● Supplied material
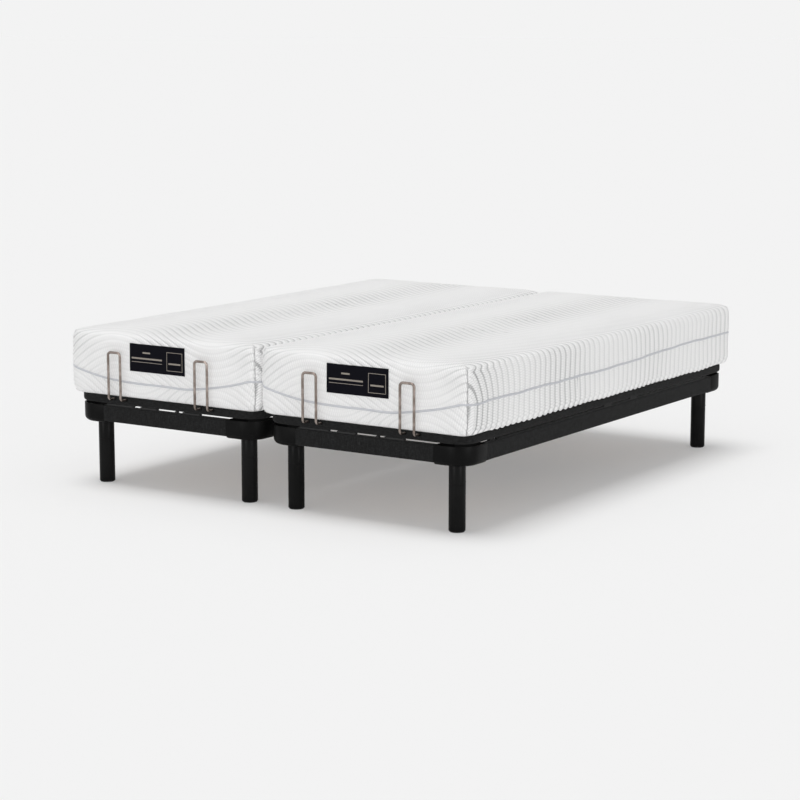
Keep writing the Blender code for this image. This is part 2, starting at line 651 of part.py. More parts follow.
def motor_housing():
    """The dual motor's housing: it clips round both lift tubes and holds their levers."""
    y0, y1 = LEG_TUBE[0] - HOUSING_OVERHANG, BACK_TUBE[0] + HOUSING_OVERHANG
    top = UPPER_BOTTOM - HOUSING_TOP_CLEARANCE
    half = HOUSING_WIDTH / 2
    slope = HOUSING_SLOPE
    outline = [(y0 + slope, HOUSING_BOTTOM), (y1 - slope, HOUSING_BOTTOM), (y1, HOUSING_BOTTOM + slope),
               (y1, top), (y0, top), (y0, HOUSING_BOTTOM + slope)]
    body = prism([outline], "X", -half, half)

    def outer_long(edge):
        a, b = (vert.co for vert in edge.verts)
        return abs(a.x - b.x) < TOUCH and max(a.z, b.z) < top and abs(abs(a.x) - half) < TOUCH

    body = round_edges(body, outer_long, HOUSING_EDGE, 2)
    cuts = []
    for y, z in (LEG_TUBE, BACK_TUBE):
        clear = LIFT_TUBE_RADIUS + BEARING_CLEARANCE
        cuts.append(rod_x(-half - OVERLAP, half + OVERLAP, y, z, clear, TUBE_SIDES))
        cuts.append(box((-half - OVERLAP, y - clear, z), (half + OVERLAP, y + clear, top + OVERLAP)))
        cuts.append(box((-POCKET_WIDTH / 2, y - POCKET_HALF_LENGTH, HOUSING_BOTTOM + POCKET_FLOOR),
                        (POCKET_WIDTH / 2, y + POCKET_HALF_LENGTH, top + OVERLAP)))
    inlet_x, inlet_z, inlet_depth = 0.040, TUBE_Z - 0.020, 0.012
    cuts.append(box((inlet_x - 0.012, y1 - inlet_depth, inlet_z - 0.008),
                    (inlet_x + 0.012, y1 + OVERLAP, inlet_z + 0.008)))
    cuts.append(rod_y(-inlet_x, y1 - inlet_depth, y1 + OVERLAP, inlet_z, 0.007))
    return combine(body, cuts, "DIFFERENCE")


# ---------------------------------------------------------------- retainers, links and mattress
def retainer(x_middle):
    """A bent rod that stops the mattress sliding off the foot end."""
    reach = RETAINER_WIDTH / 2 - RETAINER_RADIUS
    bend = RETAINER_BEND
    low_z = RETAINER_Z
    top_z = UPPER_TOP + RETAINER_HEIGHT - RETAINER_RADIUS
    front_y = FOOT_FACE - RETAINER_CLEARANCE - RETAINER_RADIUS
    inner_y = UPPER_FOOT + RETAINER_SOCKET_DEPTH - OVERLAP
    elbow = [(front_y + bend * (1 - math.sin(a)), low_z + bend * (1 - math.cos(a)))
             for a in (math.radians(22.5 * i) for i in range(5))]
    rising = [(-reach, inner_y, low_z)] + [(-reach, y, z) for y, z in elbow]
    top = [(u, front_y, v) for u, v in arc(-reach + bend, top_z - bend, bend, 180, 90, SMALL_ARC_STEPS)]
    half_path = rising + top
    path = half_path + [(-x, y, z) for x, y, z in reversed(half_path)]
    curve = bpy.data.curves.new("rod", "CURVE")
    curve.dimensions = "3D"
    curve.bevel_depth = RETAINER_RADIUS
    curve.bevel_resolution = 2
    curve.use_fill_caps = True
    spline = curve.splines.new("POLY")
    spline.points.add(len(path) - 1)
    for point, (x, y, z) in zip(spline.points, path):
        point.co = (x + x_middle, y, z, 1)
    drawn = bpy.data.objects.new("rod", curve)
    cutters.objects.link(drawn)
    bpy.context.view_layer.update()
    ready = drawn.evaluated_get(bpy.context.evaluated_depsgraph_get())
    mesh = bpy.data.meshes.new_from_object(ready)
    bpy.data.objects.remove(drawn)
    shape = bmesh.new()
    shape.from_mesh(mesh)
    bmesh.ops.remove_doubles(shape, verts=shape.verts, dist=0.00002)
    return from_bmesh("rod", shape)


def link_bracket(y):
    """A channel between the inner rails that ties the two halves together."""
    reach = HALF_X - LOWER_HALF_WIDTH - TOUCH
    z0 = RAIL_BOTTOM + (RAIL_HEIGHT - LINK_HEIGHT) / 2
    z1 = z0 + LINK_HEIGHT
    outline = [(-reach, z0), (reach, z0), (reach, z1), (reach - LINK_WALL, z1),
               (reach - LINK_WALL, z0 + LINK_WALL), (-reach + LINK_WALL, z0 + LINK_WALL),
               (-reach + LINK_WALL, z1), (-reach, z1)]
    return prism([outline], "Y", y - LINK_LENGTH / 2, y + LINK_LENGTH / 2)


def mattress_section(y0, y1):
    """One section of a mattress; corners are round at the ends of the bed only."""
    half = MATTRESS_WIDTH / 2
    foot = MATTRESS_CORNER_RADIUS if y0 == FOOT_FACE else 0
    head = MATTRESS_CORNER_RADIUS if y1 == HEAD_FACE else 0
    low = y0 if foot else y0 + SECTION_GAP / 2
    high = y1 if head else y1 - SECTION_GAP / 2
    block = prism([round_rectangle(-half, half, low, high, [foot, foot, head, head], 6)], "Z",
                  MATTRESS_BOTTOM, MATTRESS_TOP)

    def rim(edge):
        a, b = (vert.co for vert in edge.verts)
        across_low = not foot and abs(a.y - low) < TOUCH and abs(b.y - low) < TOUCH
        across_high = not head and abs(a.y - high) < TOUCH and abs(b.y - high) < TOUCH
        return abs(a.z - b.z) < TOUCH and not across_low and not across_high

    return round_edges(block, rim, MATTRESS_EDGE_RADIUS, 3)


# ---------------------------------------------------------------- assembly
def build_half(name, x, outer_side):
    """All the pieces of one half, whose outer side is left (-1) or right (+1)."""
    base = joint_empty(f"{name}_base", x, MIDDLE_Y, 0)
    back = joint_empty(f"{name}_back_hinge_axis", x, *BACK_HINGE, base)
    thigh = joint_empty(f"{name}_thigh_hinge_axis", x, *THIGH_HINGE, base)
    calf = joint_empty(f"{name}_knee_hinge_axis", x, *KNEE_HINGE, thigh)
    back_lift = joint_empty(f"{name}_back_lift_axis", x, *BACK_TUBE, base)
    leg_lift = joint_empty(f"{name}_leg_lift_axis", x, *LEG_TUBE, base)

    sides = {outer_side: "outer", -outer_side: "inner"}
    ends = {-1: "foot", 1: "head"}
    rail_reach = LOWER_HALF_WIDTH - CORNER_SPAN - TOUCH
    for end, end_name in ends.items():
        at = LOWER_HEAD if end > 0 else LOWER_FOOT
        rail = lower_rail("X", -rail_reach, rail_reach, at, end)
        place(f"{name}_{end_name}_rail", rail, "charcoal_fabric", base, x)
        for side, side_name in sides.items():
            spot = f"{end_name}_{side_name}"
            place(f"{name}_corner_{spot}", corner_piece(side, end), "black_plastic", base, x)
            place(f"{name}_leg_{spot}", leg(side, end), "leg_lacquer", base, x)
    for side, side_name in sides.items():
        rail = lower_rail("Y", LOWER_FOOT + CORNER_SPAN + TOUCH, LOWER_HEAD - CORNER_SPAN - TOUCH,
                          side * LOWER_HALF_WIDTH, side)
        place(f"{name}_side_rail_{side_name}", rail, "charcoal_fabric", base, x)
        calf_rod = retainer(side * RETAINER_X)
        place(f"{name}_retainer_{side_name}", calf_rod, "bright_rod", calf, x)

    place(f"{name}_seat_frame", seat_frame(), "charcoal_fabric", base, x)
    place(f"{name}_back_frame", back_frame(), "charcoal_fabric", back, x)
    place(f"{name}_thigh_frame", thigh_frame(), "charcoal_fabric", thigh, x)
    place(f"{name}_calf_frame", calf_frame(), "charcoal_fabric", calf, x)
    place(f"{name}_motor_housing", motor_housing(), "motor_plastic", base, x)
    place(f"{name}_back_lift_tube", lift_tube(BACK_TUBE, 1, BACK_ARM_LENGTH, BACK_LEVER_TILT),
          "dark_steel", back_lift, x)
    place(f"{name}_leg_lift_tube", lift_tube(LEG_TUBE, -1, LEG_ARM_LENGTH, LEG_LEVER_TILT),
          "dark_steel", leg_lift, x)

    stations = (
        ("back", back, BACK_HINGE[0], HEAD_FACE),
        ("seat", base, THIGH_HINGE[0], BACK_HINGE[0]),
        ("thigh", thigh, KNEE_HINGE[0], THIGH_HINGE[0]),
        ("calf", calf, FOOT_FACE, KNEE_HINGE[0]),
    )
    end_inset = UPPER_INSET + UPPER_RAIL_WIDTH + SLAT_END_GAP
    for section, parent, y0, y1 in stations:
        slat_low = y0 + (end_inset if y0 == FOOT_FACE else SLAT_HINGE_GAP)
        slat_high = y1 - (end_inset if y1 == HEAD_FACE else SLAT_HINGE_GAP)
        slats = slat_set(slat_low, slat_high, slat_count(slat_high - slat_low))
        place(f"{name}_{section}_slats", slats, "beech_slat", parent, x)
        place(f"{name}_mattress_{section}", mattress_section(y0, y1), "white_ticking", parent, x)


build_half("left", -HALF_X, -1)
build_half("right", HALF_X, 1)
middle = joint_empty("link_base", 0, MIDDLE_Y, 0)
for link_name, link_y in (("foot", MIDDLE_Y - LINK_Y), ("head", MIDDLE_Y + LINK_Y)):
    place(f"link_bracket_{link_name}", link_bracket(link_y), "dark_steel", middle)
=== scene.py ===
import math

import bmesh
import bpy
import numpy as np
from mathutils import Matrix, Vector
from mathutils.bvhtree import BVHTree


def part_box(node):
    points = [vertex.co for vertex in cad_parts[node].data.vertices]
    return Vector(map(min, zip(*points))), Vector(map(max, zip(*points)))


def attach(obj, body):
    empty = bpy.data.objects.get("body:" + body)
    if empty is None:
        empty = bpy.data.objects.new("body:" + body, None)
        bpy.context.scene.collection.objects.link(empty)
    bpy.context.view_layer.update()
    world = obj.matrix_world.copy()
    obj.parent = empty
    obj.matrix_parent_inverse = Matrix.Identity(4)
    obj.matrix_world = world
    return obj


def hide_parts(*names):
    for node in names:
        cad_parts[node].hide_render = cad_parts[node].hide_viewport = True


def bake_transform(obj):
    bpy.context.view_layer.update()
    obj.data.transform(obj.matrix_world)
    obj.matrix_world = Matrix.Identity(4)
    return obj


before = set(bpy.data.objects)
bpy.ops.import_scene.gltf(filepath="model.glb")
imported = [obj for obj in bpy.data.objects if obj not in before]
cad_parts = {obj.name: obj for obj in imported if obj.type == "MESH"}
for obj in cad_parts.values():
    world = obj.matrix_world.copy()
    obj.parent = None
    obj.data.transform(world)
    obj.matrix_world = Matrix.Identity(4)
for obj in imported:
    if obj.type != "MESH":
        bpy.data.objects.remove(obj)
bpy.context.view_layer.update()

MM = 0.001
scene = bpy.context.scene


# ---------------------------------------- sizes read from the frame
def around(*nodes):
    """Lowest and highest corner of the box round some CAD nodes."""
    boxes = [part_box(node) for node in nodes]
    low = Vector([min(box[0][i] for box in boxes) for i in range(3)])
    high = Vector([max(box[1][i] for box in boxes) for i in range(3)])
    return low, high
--
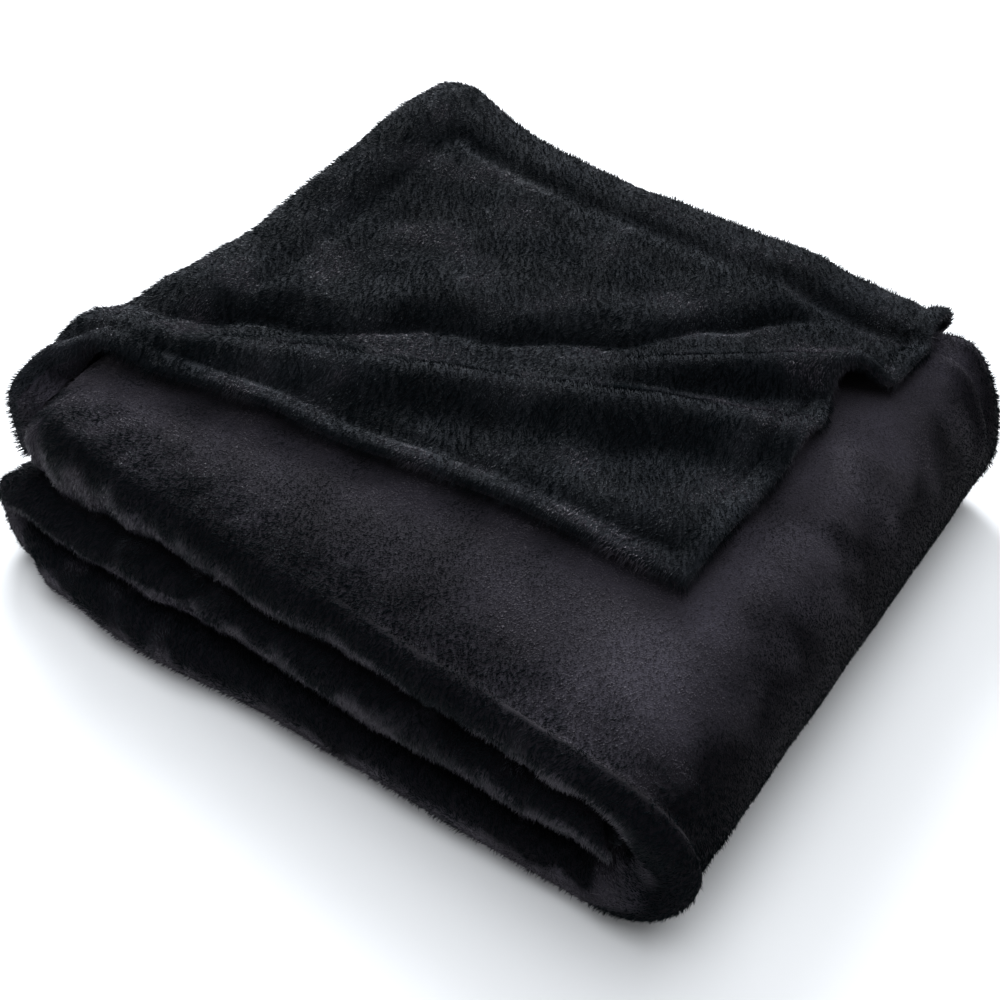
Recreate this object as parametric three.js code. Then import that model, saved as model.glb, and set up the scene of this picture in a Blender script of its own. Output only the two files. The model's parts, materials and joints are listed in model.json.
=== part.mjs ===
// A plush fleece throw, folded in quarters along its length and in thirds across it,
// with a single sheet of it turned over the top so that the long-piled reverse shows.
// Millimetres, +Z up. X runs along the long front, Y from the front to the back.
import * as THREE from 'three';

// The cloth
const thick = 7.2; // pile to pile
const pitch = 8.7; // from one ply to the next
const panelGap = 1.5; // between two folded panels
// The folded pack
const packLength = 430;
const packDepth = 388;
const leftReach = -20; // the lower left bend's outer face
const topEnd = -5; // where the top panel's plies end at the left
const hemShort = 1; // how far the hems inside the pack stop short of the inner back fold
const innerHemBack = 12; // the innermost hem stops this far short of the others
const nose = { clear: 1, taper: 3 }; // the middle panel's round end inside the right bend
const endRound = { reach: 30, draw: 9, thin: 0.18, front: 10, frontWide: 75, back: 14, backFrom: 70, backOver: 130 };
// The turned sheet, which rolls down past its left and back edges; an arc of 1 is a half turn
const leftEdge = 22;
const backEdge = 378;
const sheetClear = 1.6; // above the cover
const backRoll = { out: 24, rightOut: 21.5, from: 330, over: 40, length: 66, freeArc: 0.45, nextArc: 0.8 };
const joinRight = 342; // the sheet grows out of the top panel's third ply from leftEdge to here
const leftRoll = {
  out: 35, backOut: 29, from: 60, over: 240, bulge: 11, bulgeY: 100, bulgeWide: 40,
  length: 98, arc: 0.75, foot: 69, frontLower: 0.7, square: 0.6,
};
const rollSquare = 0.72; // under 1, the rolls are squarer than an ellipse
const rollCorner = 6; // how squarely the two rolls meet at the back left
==
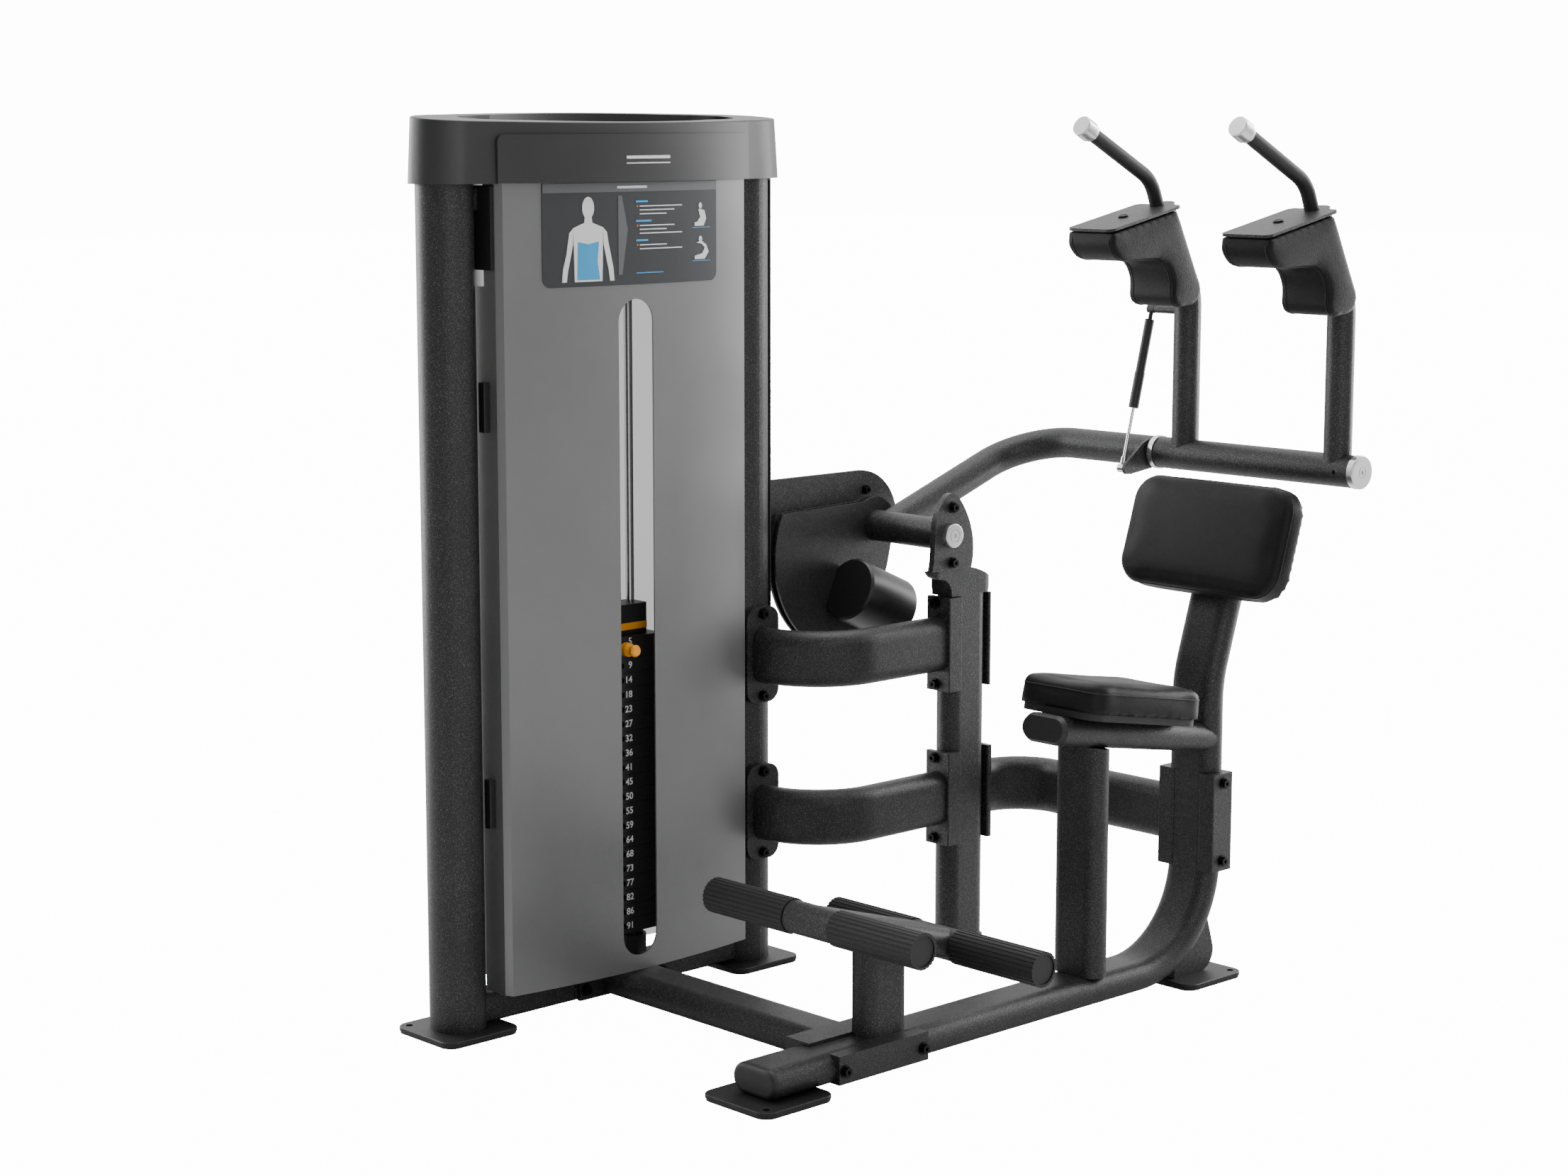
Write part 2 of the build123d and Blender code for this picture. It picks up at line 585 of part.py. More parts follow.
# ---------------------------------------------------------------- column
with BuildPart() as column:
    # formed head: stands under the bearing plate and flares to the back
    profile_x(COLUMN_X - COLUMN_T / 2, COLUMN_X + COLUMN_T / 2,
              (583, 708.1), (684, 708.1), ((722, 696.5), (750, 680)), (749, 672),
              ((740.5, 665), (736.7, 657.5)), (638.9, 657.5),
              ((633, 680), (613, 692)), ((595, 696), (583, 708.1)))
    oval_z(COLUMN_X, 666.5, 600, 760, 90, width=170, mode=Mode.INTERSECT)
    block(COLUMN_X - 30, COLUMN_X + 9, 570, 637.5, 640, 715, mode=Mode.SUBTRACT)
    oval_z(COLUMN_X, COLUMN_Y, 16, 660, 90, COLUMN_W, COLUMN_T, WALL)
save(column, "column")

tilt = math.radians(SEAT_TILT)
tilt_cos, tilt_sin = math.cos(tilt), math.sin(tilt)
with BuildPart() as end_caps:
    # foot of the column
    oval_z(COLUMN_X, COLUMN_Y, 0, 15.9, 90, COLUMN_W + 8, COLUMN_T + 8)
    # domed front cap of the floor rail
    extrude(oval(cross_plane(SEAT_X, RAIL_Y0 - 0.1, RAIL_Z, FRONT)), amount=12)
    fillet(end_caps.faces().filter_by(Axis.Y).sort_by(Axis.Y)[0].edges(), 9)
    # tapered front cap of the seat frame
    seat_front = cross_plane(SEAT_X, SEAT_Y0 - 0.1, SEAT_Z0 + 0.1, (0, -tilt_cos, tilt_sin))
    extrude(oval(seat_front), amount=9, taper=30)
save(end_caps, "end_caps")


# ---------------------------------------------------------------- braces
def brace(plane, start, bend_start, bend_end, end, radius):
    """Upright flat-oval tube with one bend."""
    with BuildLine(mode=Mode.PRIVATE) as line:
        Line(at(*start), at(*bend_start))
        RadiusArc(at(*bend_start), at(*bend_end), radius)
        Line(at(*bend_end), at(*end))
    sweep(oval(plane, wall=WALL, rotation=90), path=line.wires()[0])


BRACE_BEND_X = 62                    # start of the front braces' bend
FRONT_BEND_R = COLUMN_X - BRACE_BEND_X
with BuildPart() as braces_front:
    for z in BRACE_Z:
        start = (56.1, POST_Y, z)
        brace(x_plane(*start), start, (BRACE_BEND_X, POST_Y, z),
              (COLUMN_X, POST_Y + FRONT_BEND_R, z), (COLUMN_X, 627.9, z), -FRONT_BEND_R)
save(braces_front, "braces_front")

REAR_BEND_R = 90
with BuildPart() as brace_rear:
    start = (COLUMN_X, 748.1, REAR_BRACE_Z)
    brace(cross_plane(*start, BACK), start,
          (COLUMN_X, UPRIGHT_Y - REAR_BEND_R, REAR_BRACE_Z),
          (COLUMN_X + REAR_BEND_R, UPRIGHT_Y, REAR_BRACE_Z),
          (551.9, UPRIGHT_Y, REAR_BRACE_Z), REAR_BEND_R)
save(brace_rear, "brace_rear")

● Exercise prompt
Output nothing but the number of lines in the data containing the string "model".

● Exercise answer
2